Tuesday, October 2, 2007

A cinematic enthymeme

I never watch TV, as in zero hours per week (I don't have a TV set, nor do I want one). So, I thought I'd analyze a cinematic enthymeme (rather than a commercial) that I encountered over the weekend. I watched the movie "Bridge On the River Kwai." When the Japanese commander of the POW camp, Colonel Saito, announces to the British prisoners that soldiers and officers alike will take part in the construction of the bridge, the British commanding officer, Colonel Nicholson (played by Alec Guiness), points out that the use of officers for manual labor is strictly forbidden by the Geneva convention. Therefore, Nicholson informs him, his officers will not be working on the bridge. Nicholson has made an appeal to logos relying on the following enthymeme:
claim: The British officers will not do manual labor.

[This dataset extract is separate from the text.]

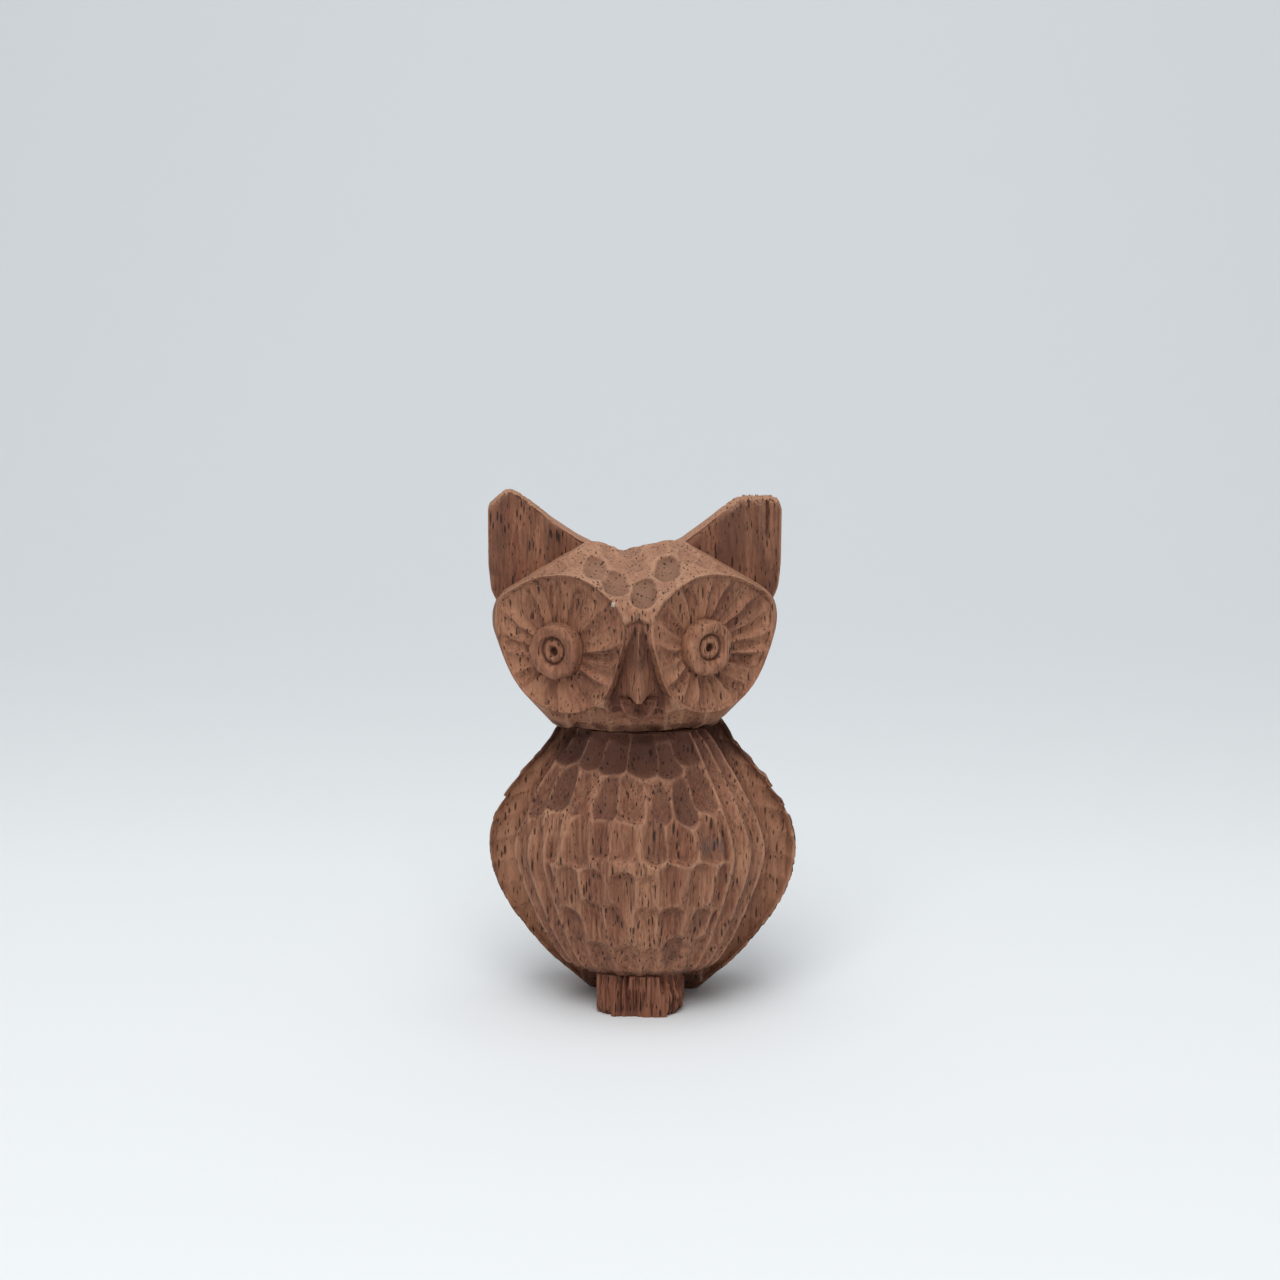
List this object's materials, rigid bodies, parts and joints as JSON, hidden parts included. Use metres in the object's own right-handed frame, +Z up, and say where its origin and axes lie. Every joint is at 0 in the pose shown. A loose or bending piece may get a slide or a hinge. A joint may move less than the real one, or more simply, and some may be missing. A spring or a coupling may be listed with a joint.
{
  "type": "carved wooden owl figurine",
  "caption": "Small gouge-carved hardwood owl with round fluted eye discs, pointed ear tufts, folded wings and a whittled foot block; stands on its foot and tail.",
  "frame": {"origin": "on the floor, at the centre of the figure's footprint box in X and Y", "axes": "+Z up; the owl looks along -Y; +X is the owl's own left-hand side"},
  "size_m": [0.0722, 0.0502, 0.12],
  "materials": {
    "carved_wood": "unvarnished open-pored hardwood with gouge marks, worn smooth on the ridges",
    "torn_wood": "the same wood, torn along the grain and darker"
  },
  "bodies": {
    "root": {"foot_block": "torn_wood", "breast": "carved_wood", "right_wing": "carved_wood", "left_wing": "carved_wood", "tail": "carved_wood", "head": "carved_wood", "right_face_disc": "carved_wood", "left_face_disc": "carved_wood", "right_eye": "carved_wood", "left_eye": "carved_wood", "beak": "carved_wood", "chin": "carved_wood", "right_ear": "carved_wood", "left_ear": "carved_wood"}
  },
  "joints": []
}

reason: The Geneva code of warfare prohibits the use of officers for manual prison labor.
unstated premises: 1) The Geneva codes contains all and only those "rules of war" necessary and sufficient for conducting a war in the most humane way possible. 2) Any commanding officer would surely see that the humane execution of a war takes precedence over any short-term material consequences such as getting a bridge built.
The enthymeme makes use of one of Aristotle's "common" topics, namely, number 11 (on page 229): Argument founded upon some decision already pronounced, whether on the same subject or one like or contrary to it. The unstated premise of the enthymeme is basedon probability rather than a sign.
Unfortunately for Nicholson, Saito may or may not accept the first unstated premise about the Geneva code being humane, but rejects the second. He thus presents his own counterargument in the form of his seizing the pamphlet containing the code out of Nicholson's hand, slapping Nicholson in the face with it, and throwing it on the ground.